Small daily or weekly changes are not indicators of whether or not your Product Rationalization Strategy is working towards meeting your goals. Fluctuations are normal and do not give reliable data on what is actually happening on a short term basis.
After close to 6 months it’s time to take a look at your metrics. Your consultant will be an expert in gleaning the right information from your original plan of action.
This information will give you a good picture of what changes benefitted the company and worked toward reaching the goals you originally established.
RE-EVALUATE
Make adjustments based on the reality of your last six months as it may slightly differ from the original plan. Do a comparison of your planned goals against the actual outcome. You’ll see where you were light on resources, or where you need to make budget adjustments.
It’s a good idea to make a plan of the changes you think need to be made. Then schedule a conference with key department heads and accountant or CFO. Share your thoughts and inquire about their input. Your people in the trenches might have some insight you don’t .
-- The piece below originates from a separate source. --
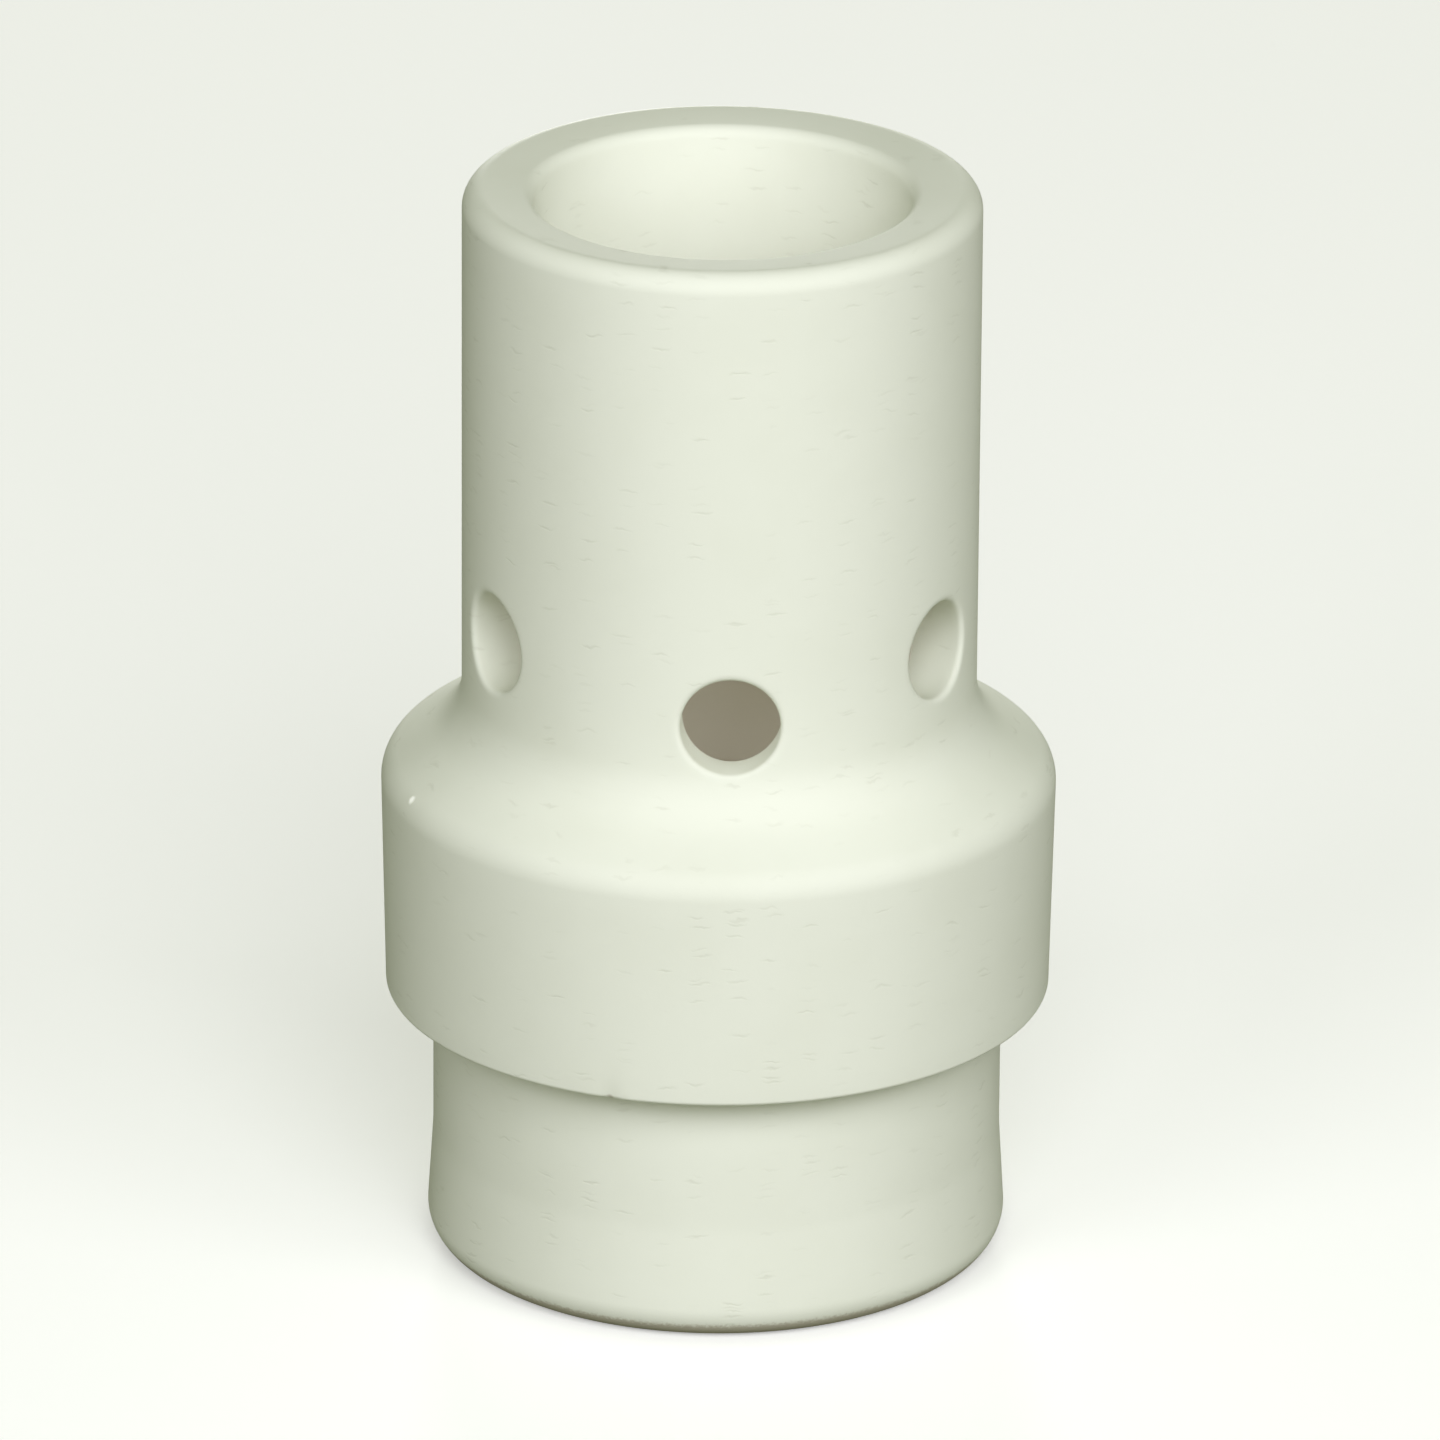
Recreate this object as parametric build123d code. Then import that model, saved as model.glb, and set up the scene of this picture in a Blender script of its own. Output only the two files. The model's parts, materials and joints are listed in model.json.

After those changes have been made, then schedule the next six months. Always plan to communicate your goals with your key people who will be expected to help carry this out. Everyone should be on the same page. This will be an ongoing process.
REPEAT
This one is easy, repeat the process you took in steps 1-4. Tweak your strategy based on your previous goals and real results.
A good strategy will increase not only your company financial health, but also the improve the cultural environment of your employees. Confidence will soar when the right actions are given to the team member best suited to the job.
The value of a strong assessment and Product Rationalization Strategy will save you untold time, money and stress.
The takeaway: Don’t be a cumbersome, impractical and expensive Swiss Army Knife Giant. Be this Boker Anti Grav Pocket knife; practical, useful and appropriately priced.